The blueprint addresses three major issues--visa, entry and promotions--and recommends measures, including funding options, to improve each. The blueprint urges the U.S. to speed visa applications by using videoconferencing, Internet applications, trusted third parties or other flexible interview options where travel distances are excessive and force travelers to make a trip just to get permission to visit the U.S.; strengthen and expand the visa waiver program; use biometric scanning to confirm departures; create the 2.0 version of US-Visit by implementing 10 fingerprint scans, collecting biometric information, improving information sharing between governments and creating an exit tracking system.
"Hurdles in the visa process" cost U.S. businesses $30 billion between 2002 and 2004, according to the National Foreign Trade Council, TBR chairman Jonathan Tisch testified at the Senate hearing.
The plan also calls for America to both modernize and secure ports of entry by processing all international travelers in 30 minutes or less, turn America's top inbound airports into world models and leverage private sector expertise to improve customer service. "More than half of overseas visitors to the United States arrive at one of six airports: New York's JFK, Miami, Los Angeles, Honolulu, Newark or Chicago [O'Hare]."
The plan also calls for implementation of an international registered traveler program for frequent fliers. "An aggressive commitment to an IRT program would relieve some of the burden on [U.S. Customs and Border Protection] officers, provide more information about travelers to the government and present a welcoming image abroad." The partnership estimated $20 million in start-up costs for such a program, but said it would be self-funding after start-up from member fees.
But the United States also needs to alter perceptions about America to make foreigners want to visit. That, Freeman said, would likely require a promotional campaign. And as global tourism expands, the stakes grow. Over the past 14 years, the decline in international tourism to the United States has cost the country more than $286 billion. Global tourism grew 52 percent during this same period. As a travel destination, America ranks third after France and Spain, and is the only industrialized nation without a coordinated travel promotion program.

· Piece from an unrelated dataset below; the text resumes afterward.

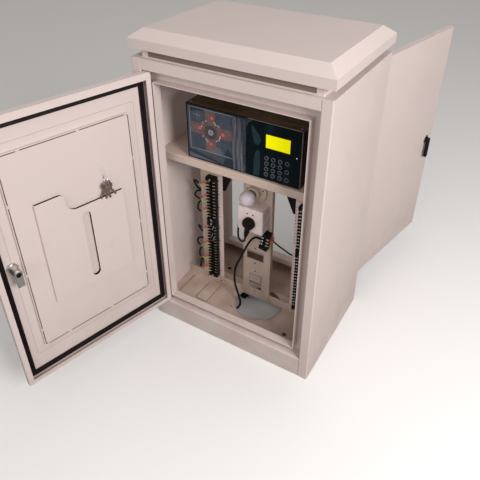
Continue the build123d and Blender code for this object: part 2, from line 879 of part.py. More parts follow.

The partnership is trying to rally support from companies like ExxonMobil, which has moved meetings outside the United States to make it easier for international participants to attend, Freeman said.
To fund its blueprint, the partnership suggests three options: implementation of a $5 exit fee per traveler, tax credit bonds and/or a tax on travelers from countries participating in the visa waiver program. Based on U.S. Department of Commerce estimates of 54 million visitors to the U.S. in 2007, the exit fee tax would generate in excess of $250 million, the report stated. Freeman said supporters are certainly open to other funding suggestions. The report also suggested a new federally sponsored, non-profit corporation, the Discover America Partnership Corporation, which would be eligible to access federal funds from appropriations or taxes.